Even the Electronic Frontier Foundation (EFF) — which had been a supporter of Net Neutrality from the beginning — found Wheeler’s “general conduct rule” too much to swallow. EFF — a staunch defender of digital liberties and tireless opponent of surveillance — has found itself in a tough spot over Net Neutrality. The organization, while wrong on this particular issue, at least has the integrity to call it like it is where the “general conduct rule” is concerned, saying it is “very easy to see [the general conduct rule] as a recipe for FCC overreach.”
Other supporters of Net Neutrality were much more accepting of Wheeler’s “catch-all standard.” The United Nations special rapporteur on freedom of opinion and expression, David Kaye, had nothing but glowing praise for the FCC’s scheme to regulate and censor the Internet. In another article this writer critiqued Kaye’s statements about Net Neutrality:
Even more disturbing is the hint of censorship in his statement, “The FCC’s rules will support a free and open Internet and ensure continued access to any lawful content individuals choose, without restriction or interference from Internet service providers (ISPs). The United States follows a small number of States, such as Brazil, Chile and the Netherlands, that have adopted net neutrality rules.”
So, rather than ISPs deciding content — which, with the exception of demands from government agencies, most of them have not done to any large extent — Big Government will decide content. Just what is meant by “lawful content” is left to be decided. Considering that Kaye’s statement puts the United States on the same list as countries such as Brazil, Chile, and the Netherlands, the future of the Internet does not look bright.
Two of the countries that Kaye praises for adopting a Net Neutrality standard are also guilty of using that standard to enforce some of the worst censorship imaginable. While the Dutch failed to keep censorship in place, it was not for lack of trying. If those are the praiseworthy paragons of Net Neutrality, censorship is a foregone conclusion.
The Net Neutrality rules went into effect in June and the Internet began fighting back. Several lawsuits were filed by companies and organizations within the broadband industry. On December 4, The U.S. Court of Appeals for the D.C. Circuit will begin hearing one of those cases. As the Washington Examiner reported:
The rules, which went into effect in June, require that broadband providers — such as Verizon or Comcast — offer access to all legal online content. It did not place such a requirement on “edge providers,” such as Netflix and Google. The FCC defines edge providers as “any individual or entity that provides any content, application, or service over the Internet, and any individual or entity that provides a device used for accessing any content, application, or service over the Internet.”
The Center for Boundless Innovation in Technology has filed a brief with the court that says:
If rules such as these are not reviewed under the most rigorous scrutiny possible, government favoritism and censorship masquerading as “neutrality” will soon cascade to other forms of mass communication.
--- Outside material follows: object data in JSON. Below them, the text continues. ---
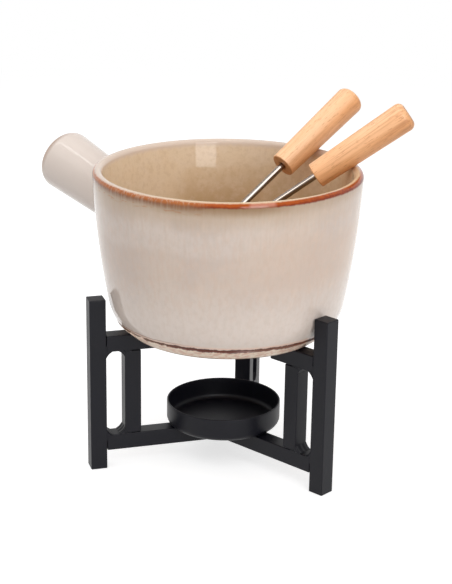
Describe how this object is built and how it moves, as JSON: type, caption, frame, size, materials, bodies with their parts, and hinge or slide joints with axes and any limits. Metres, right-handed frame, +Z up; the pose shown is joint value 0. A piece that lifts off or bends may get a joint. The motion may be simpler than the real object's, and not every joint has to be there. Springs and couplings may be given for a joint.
{
  "type": "fondue pot set",
  "caption": "Tapered stoneware fondue pot with a stub handle on a welded square-bar stand with a burner tray, with wood-handled forks leaning on its rim.",
  "frame": {"origin": "on the stand's axis, at table level", "axes": "+Z up; one leg of the stand points to +Y; the pot's handle points to -X and +Y, the forks' handles to +X and +Y"},
  "size_m": [0.2417, 0.1707, 0.2214],
  "materials": {
    "glaze": "glossy cream glaze with a rust-coloured line at the rim",
    "black_paint": "satin black powder coat",
    "stainless": "polished",
    "beech": "smooth, lightly oiled"
  },
  "bodies": {
    "stand": {"post_back": "black_paint", "post_left": "black_paint", "post_right": "black_paint", "upper_rail_back": "black_paint", "upper_rail_left": "black_paint", "upper_rail_right": "black_paint", "lower_rail_back": "black_paint", "lower_rail_left": "black_paint", "lower_rail_right": "black_paint", "upright_back": "black_paint", "upright_left": "black_paint", "upright_right": "black_paint", "welds_back": "black_paint", "welds_left": "black_paint", "welds_right": "black_paint", "burner_tray": "black_paint"},
    "pot": {"pot_body": "glaze"},
    "fork_1": {"fork_shaft_1": "stainless", "fork_handle_1": "beech"},
    "fork_2": {"fork_shaft_2": "stainless", "fork_handle_2": "beech"}
  },
  "joints": [
    {"name": "pot_lift", "type": "slide", "parent": "stand", "child": "pot", "axis": [0, 0, 1], "range_m": [0, 0.06]},
    {"name": "fork_1_pull", "type": "slide", "parent": "pot", "child": "fork_1", "axis": [0.5433, 0.6249, 0.5606], "range_m": [0, 0.18]},
    {"name": "fork_2_pull", "type": "slide", "parent": "pot", "child": "fork_2", "axis": [0.791, 0.1884, 0.5821], "range_m": [0, 0.18]}
  ]
}
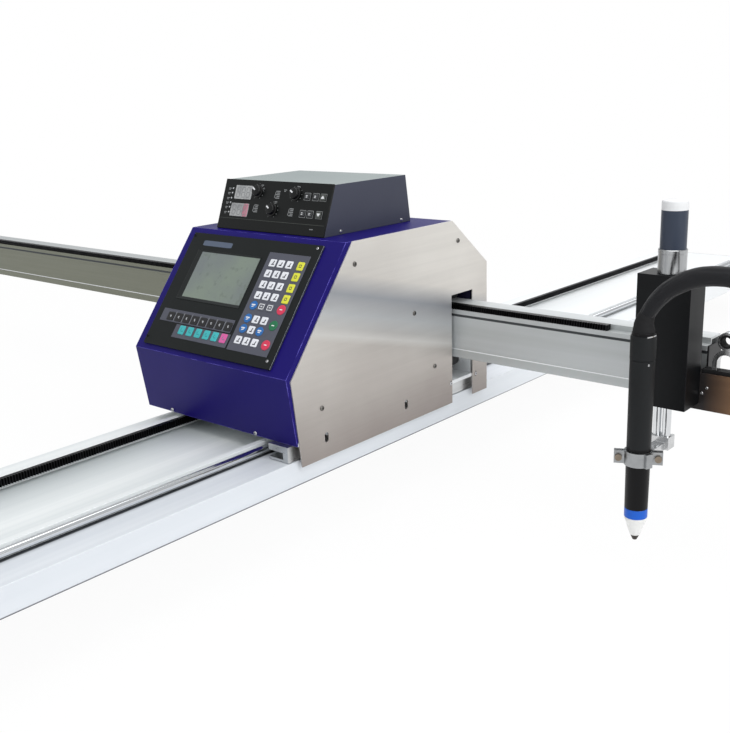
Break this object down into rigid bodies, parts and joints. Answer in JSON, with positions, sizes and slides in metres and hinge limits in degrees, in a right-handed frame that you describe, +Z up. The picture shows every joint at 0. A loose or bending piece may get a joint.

Even more damning to Wheeler’s argument that Net Neutrality will not regulate content is a brief filed by former FCC Commissioner Harold Furchtgott-Roth. He wrote:
In addition to compelling speech, the order impermissibly singles out broadband providers without imposing similar requirements on the speech of other Internet entities who also act as gatekeepers.
This is where Wheeler’s “catch-all standard” general conduct rule comes into play. By allowing the FCC to decide “on a case-by-case basis” whether something not covered in the bright-line rules is still a violation, there is nothing to prevent the regulatory regime from imposing political censorship on “edge providers” since they, too, could be considered “gatekeepers.”
In a statement to the Washington Examiner, Fred Campbell, president of the Center for Boundless Innovation in Technology, said, “If the court upholds the FCC’s rules, the agency’s authority over the Internet would extend from one end to the other. Because the same theories the FCC relied on to impose its new regulations on Internet service providers are also applicable to companies such as Apple and Netflix, the FCC could extend its regulatory reach much further in the future.”
It would be bad enough to see censorship in the content provided by those companies, but the situation is even more dire than that. Campbell went on to warn:
This possibility raises the risk that Congress or the FCC could impose restrictions on Internet video and other services that have traditionally been imposed on over the air broadcasting and cable television, including the fairness doctrine that once put the government in charge of determining whether broadcasters were fairly representing both sides of an issue.
At least one federal lawmaker agrees. Representative Marsha Blackburn (R-Tenn.), who introduced legislation to block Net Neutrality, told the Washington Examiner:
When it comes to the content side, I have the sense that this is the very beginning of the net neutrality debate. I’ve been very concerned about net neutrality turning out to be the Fairness Doctrine of the Internet, and having that applied to websites.
FCC Commissioner Ajit Pai has been an outspoken critic of the rules since they were first announced. He has warned that certain websites, because of their political nature and their criticism of big government, could run afoul of Net Neutrality and find themselves censored. In one statement, Pai said, “It is conceivable to me to see the government saying, ‘We think the Drudge Report is having a disproportionate effect on our political discourse.'” He then asked the $64 million question. “Is it unthinkable that some government agency would say the marketplace of ideas is too fraught with dissonance? That everything from the Drudge Report to Fox News … is playing unfairly in the online political speech sandbox?,” answering, “I don’t think so.”
If Net Neutrality is allowed to stand, it would not be only the Drudge Report to Fox News that find themselves in the crosshairs of censorship. The New American and its parent organization, The John Birch Society, would almost certainly face the same fate. For a free and open Internet to survive, Net Neutrality must die. There is simply no way for the two to coexist.